Nothing can really beat riding outside and especially a long ride in the sun with your friends. Today there are far too many incidents involving cyclists and automobiles. One of the large benefits the trainer provides is safety from outside forces. This even includes the weather. High winds can be extremely dangerous to ride in when on the roads. Cross-winds can catch you off-guard at any moment and send you into traffic. While you should not live in fear of riding in the great outdoors on your bike, maybe consider riding inside for sessions that will be requiring a lot of your attention to your data screens, that way you can be fully alert on the roads.
Controlled Race Warm Up
When it comes to racing, many people will agree that the best way to focus is to: control the controllables. Your race warm-up is one of these controllables. When you are able to properly activate and prepare your body for the upcoming race, you are putting yourself in the best position possible to execute well and perform to the best of your abilities. Having a practiced warm-up routine that you control can not only help you physically but mentally as well. How? Having routines on race day can help keep your mind focused on the task at hand. When it is a task you have performed multiple times before (aka practice your race day warm-up before other big sessions) this can help you to relax as you will feel comfortable doing something familiar.
Connect with Friends Globally
The days of lonely, solo, indoor rides are in the past! With Bluetooth technology and the creation of apps like Zwift, the indoor training world has gone virtual. Now more than ever you can stay connected and ride virtually with friends (and strangers!) from around the globe. Not only are these platforms great for allowing you to virtually “meet up,” but can also provide great motivation for training as well as race simulation. Middle of winter, but want to race a crit? Kein Problem! Now you can race whenever and wherever you want from the comforts of your own home, and the best part yet…you don’t have to pack up your bike!
Keeping Easy Rides, Easy
Recovery is key, and this cannot be stressed enough. There are plenty of times in training when you can smash yourself to pieces during key workouts, but those times do not include rest or “active recovery” days. If you find that you are someone who likes to keep your foot on the gas a little too much on easy days then staying stationary indoors can help you to stay honest with yourself and ride easy. Depending on your trainer, you may be able to even set a specific wattage that will hold you to it for the duration of your session. Another great reason to use the trainer indoors for easy rides is if you live in a hilly area that doesn’t truly allow for easy efforts during an entire ride. If you find that you have to climb a lot and see surges in power just to finish a route, then staying inside could be a great resource!

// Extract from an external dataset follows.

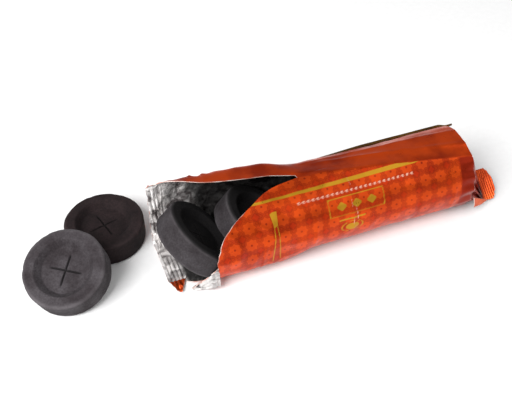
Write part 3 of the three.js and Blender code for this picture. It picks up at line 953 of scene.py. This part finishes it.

The trainer is also a great resource when working on neuromuscular adaptations. These types of sessions include cadence builds, cadence drills, single-leg drills, and even selective sprint sessions. All of these sessions can be controlled in the indoor environment and you won’t need to worry about elevation, road conditions, etc, affecting your workout. Neuromuscular work will require your focus and attention to ensure you are performing drills correctly. Drills are performed in order to improve your pedaling efficiency, these are important to maintain full focus!